M. Béchard: Mais vous parlez d'une personne supplémentaire ou de la...

Mme Filiatrault (Claudette): Oui, à qui on pourrait faire appel. En tout cas, c'est de même que je le perçois. Mes collègues pourraient... Le service est offert par une personne qui est engagée pour offrir le service à l'école.

M. Béchard: De façon neutre.

Mme Filiatrault (Claudette): C'est ça. Alors, c'est spirituel et communautaire. Mais, si un besoin se fait sentir d'un service particulier, mettons – je vais aller dans un exemple – un suicide d'un enfant, d'un élève, puis là on veut offrir des services, si l'animateur de pastorale, c'est-à-dire l'animateur de vie spirituelle, qui est engagé est un catholique mais qu'il y a une communauté islamique dans l'école puis qu'ils voudraient avoir aussi un moment de réflexion ou un service, on pourrait faire appel à un Imam qui viendrait comme apporter, pour ces élèves-là, un soutien, mais en lien avec ça. Alors, c'est du ponctuel et non pas du régulier.

La Présidente (Mme Charest): Est-ce que M. Roy voulait ajouter quelque chose?

M. Roy (Maurice): Non, ça va.

La Présidente (Mme Charest): Ça va?

M. Roy (Maurice): Ça ne serait pas nécessairement facile de remplacer les services actuels, surtout au primaire, parce que ça serait tout un changement, là. Actuellement, c'est les paroisses catholiques qui fournissent la plus grande partie du personnel qui est là.
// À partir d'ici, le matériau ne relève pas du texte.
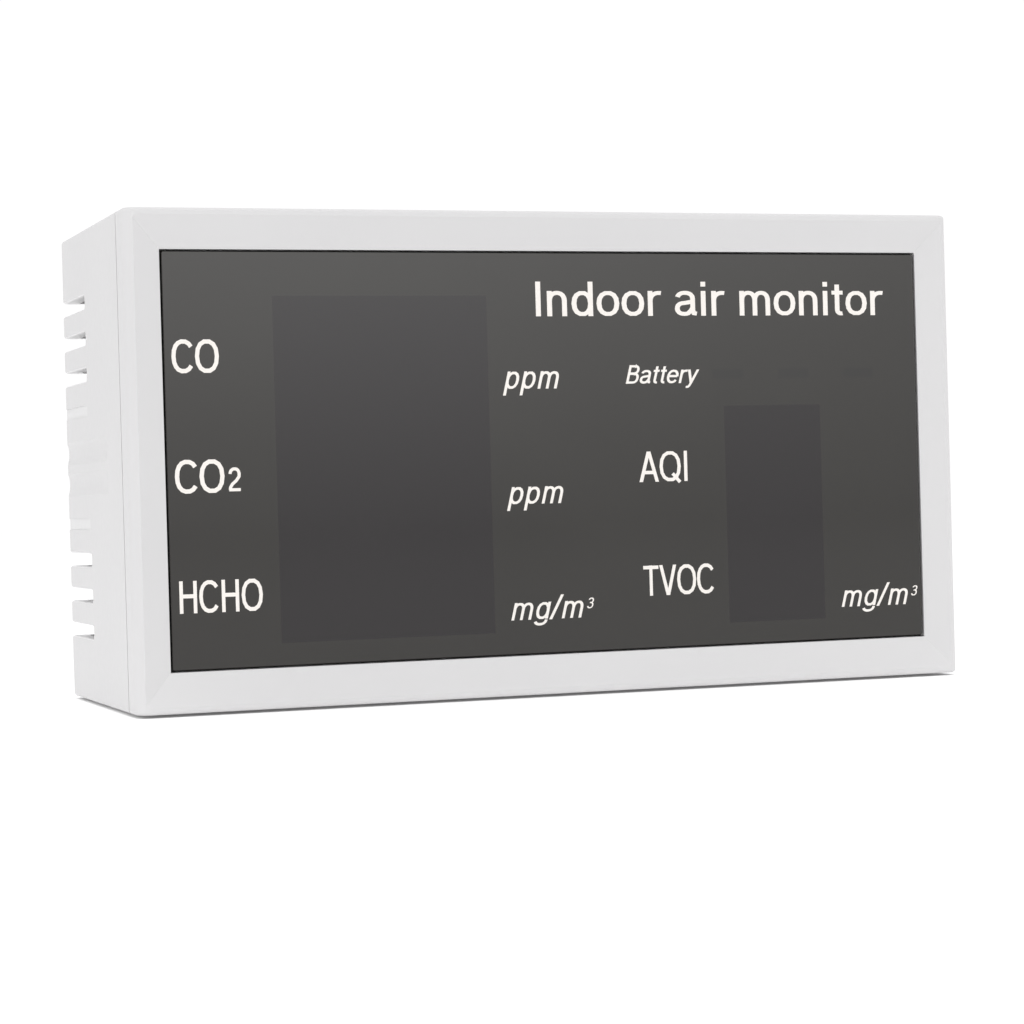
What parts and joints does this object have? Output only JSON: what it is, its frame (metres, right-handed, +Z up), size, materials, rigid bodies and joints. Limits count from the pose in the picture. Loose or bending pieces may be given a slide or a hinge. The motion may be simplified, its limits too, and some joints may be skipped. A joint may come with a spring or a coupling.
{
  "type": "air quality monitor",
  "caption": "Desktop air quality monitor with a dark flush display window in a dished white frame, a vented rear shell and a side power switch.",
  "frame": {"origin": "middle of the plane that the four feet rest on", "axes": "+X to the right seen from the front, +Y from the display towards the back, +Z up"},
  "size_m": [0.1212, 0.047, 0.0669],
  "materials": {
    "case_plastic": "fine satin moulded ABS",
    "knob_plastic": "satin moulded ABS",
    "window_acrylic": "polished smoke-tinted acrylic",
    "mask_ink": "matt black screen-printed film",
    "tape_foam": "black double-sided foam tape",
    "display_epoxy": "satin filled epoxy",
    "light_epoxy": "translucent epoxy",
    "board_mask": "glossy green solder mask",
    "chip_plastic": "matt moulded epoxy",
    "contact_gold": "gold-plated brass",
    "sensor_plastic": "matt moulded plastic",
    "sensor_blue": "matt moulded plastic",
    "sensor_steel": "drawn steel can",
    "switch_black": "satin moulded plastic",
    "part_ceramic": "fired ceramic with tinned ends",
    "battery_foil": "matt laminated foil pouch",
    "lead_red": "soft wire insulation",
    "lead_black": "soft wire insulation",
    "foot_rubber": "matt rubber",
    "legend_ink": "matt warm white screen-printed ink",
    "screw_steel": "zinc-plated steel"
  },
  "bodies": {
    "case": {"front_cover": "case_plastic", "rear_shell": "case_plastic", "display_window": "window_acrylic", "printed_mask": "mask_ink", "battery_bar_shroud": "mask_ink", "window_tape": "tape_foam", "battery_pad": "tape_foam", "co_display": "display_epoxy", "co2_display": "display_epoxy", "hcho_display": "display_epoxy", "aqi_display": "display_epoxy", "tvoc_display": "display_epoxy", "battery_level_lights": "light_epoxy", "display_board": "board_mask", "main_board": "board_mask", "co2_sensor_board": "board_mask", "display_drivers": "chip_plastic", "controller_chip": "chip_plastic", "charger_chip": "chip_plastic", "power_coil": "chip_plastic", "buzzer": "chip_plastic", "board_link_strip": "chip_plastic", "board_link_socket": "chip_plastic", "usb_tongue": "chip_plastic", "board_link_pins": "contact_gold", "board_spacers": "contact_gold", "co2_optical_chamber": "contact_gold", "co_sensor": "sensor_plastic", "battery_plug": "sensor_plastic", "battery_socket": "sensor_plastic", "hcho_sensor": "sensor_blue", "tvoc_sensor": "sensor_steel", "usb_shell": "sensor_steel", "switch_body": "switch_black", "small_board_parts": "part_ceramic", "battery_cell": "battery_foil", "battery_lead_red": "lead_red", "battery_lead_black": "lead_black", "rubber_feet": "foot_rubber", "case_screws": "screw_steel", "display_board_screws": "screw_steel", "spacer_screws": "screw_steel"},
    "power_slider": {"power_knob": "knob_plastic", "switch_lever": "switch_black"}
  },
  "joints": [
    {"name": "power_slide", "type": "slide", "parent": "case", "child": "power_slider", "axis": [0, 0, 1], "range_m": [0, 0.002]}
  ]
}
Alors, ça ne serait pas facile nécessairement, mais ça serait un changement à faire.

M. Béchard: Merci.

La Présidente (Mme Charest): Merci, M. le député de Kamouraska-Témiscouata. Mesdames, messieurs de l'Association québécoise des conseillères et des conseillers au service de l'éducation chrétienne, les membres de la commission vous remercient.

L'ordre du jour étant épuisé, la commission de l'éducation ajourne ses travaux au mardi 23 novembre 1999, à 9 h 30. Merci.